Time is money. If you've ever done a net present value calculation, you know it doesn't take much tweaking in the first few years' cash flows to change a positive outcome into a negative outcome. The impact of subordination on the non-triple-A tranches, sliced twelve ways in CMLTI NC-2006, was to rapidly accelerate the timeframe in which they got wiped out.
Too Big To Fail means, among other things, too big to fail quickly. The financial crisis was caused, not by mortgage loans, which deteriorate gradually over an extended period, but by deeply subordinated mortgage securities, which got wiped out as soon as home prices started falling. (Notwithstanding delayed announcements of rating downgrades.)
You know who overlooked the dangers of subordination? Not the GSEs, but the companies who relied on the rating agencies, which pushed fanciful notions about risk diversification in CDOs. In spite of evidence to the contrary, the rating agencies asserted that they could accurately measure the safety of a single portfolio packed with deeply subordinated triple-B tranches of different private mortgage deals. Using their own flawed logic, the rating agencies proclaimed the dominant senior chunk of a triple-B RMBS portfolio to be super safe, ergo rated triple-A.
Ordinarily, the triple-B corporate bonds in a big portfolio will not all deteriorate in tandem, and they will not all deteriorate very rapidly. That's because people, the professional managers who run corporations, have different ways of adapting to changing circumstances. Structured finance deals do the opposite; they are designed to operate like dumb machines. Also, outside of structured finance and possibly banks, there are no triple-B bonds subordinate to 90% of a capital structure with near-zero equity.
Executives who relied on triple-A ratings for CDOs--at AIG, Citigroup, Merrill Lynch, UBS, MBIA, AMBAC--acquired over $250 billion in risk exposure to portfolios packed with deeply subordinated mortgage bonds. Because their CDO risk exposures got hammered so quickly, six huge financial firms faced the specter of liquidity crises and insolvency. And the U.S. government, by announcing its decision to let Lehman abruptly collapse, signaled to everyone else that all bets are off. Panic ensued.

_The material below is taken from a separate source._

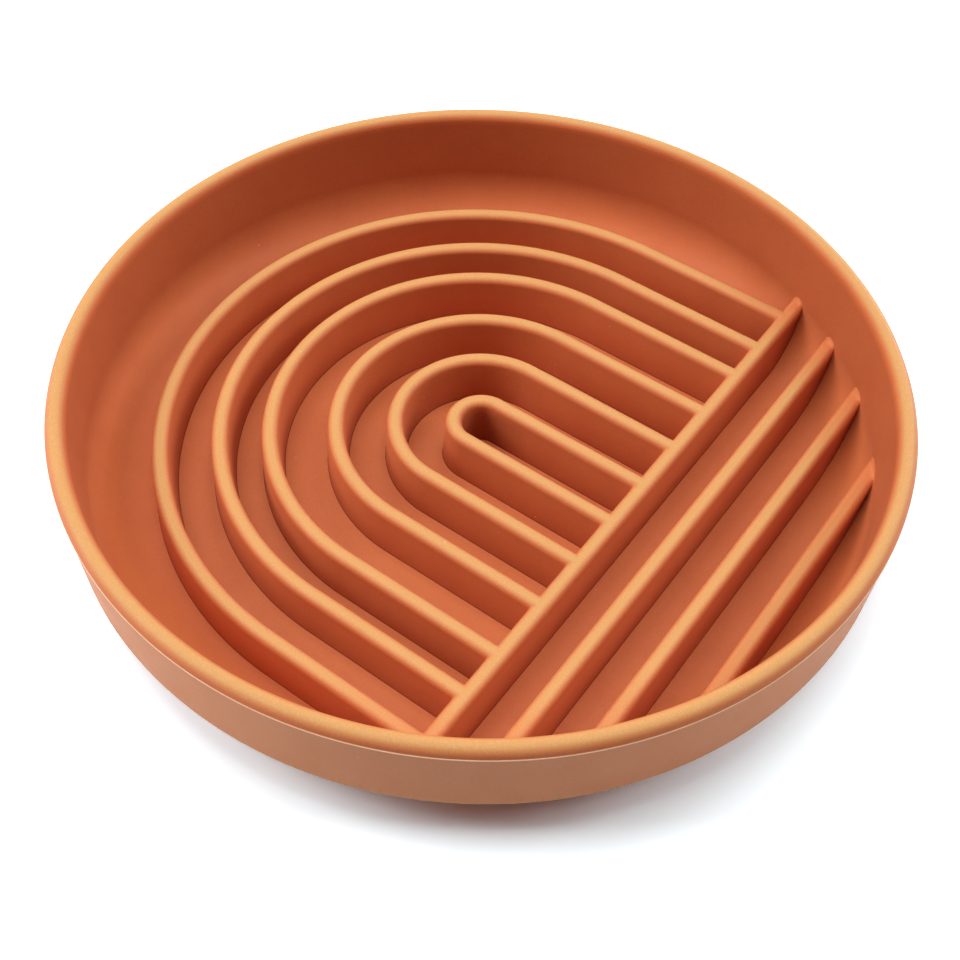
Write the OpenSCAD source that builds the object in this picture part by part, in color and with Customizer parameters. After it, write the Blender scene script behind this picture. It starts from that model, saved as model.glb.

The severe subordinated risk concentrations among major banks and insurance companies had nothing to do with the GSEs, or with affordable housing goals. As you may remember, GSE mortgage securities are subject to corporate guarantees, so the uncertainty among different tranches concerns when they get paid, not if they get paid.
It all becomes obvious once you attempt to answer a simple question, "Where are the losses?"
Don't forget accrual accounting: One other point. Wallison found Zandi's numbers, most notably the GSEs' realized loss rate of 3%, to be unfathomable, given the size of the $187 billion government "bailout." Zandi reiterated that he was speaking about realized losses, on loans that were no longer on the books. Wallison insisted that the GSEs' GAAP losses were in fact realized losses, despite massive reversals in 2013, when most of those unrealized losses proved to be illusory. It was neither the time nor the place to tutor Wallison on the basics of accrual accounting for financial institutions.